Posted by Martin Stabe on 30 March 2006 at 13:23
Tags: ABC, BBC, Citizen journalism, Daily Telegraph, Economist, Guardian, Journalism, Mirror, Mobile Phones, NUJ, New Media, News of the World, Online, Regionals, Spectator, Sunday Telegraph, Times, War reporting

Some highlights from tomorrow’s Press Gazette:

The owners of the Daily Telegraph, the Barclay Brothers, have discovered that their ploy bringing libel cases under French criminal law — a tactic most recently deployed against the Times — cuts both ways. The Sunday Telegraph has paid out to the estranged father of comedian Jimmy Carr after his lawyers threatened drag the paper before a French tribunbal.

George Galloway has threatened to publish pictures of Mazher Mahmood after the News of the World’s “fake sheikh” attempted one of his famous sting operations on the controvertial Respect MP. (The Guardian’s Duncan Campbell today has more on the foiled “sheikh-down”.)

A former Times fashion journalist, Emily Davies, is at the heart of a plagiarism row after an American publisher gave her a £515,000 advance on a book. In a statement to us, Davies admits “genuinely accidental misattribution” of parts of the book proposal — but says there is “a dirty tricks campaign” to discredit her. Lawyers have stopped us from publishing Davies’s publicity photograph.

Regular Dog readers already know this, but the Guardian’s web site will make £1 million profit this year. This emerged at the MediaGuardian Changing Media Summit, where Channel 4 News presenter Jon Snow enthused about citizen journalism.

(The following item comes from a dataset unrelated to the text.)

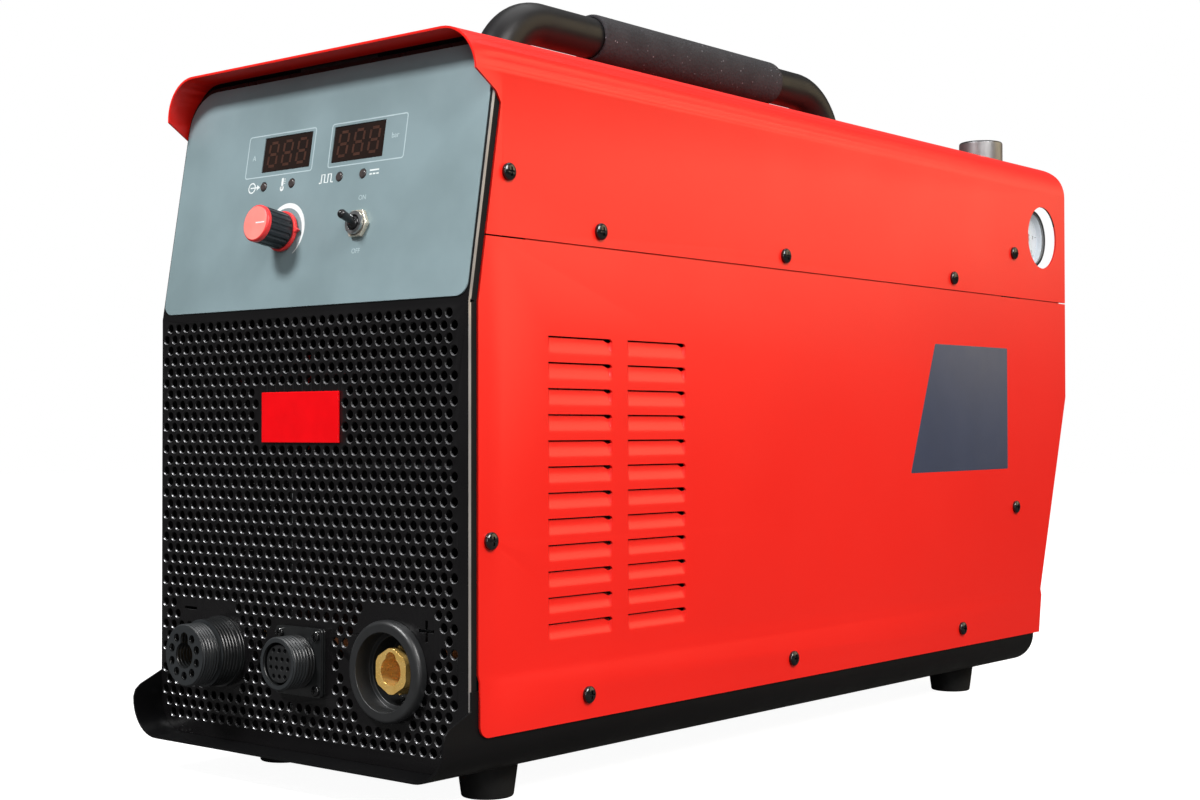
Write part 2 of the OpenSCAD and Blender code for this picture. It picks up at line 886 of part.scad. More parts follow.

Roy Greenslade told a Newspaper Society conference that regional newspapers need to challenge to the online competition from the BBC. His most recent Daily Telegraph column is adapted from the speech. We hear that Greenslade, who recently resigned from the Telegraph, has some super-secret online project for the Guardian up his sleeve.

Multichannel television on mobile phones set to be launched by mobile network O2 within a fortnight, and if the results of a recent pilot of the service in Oxford is anything to go by, news is set to be one of the most popular offerings.

New Economist editor John Micklethwait says he wants to double the magazine’s circulation to 2 million readers worldwide over the next 10 years. Speaking of new magazine editors, we also have an interview with Matthew D’Ancona of the Spectator — he’s into punk rock, apparently.

The National Union of Journalists is backing Richard Gizbert, a London-based correspondent for ABC News, who was sacked after he refused to go to Iraq. The American television network is appealing against an Employment Tribunal ruling that Gizbert was unfairly dismissed.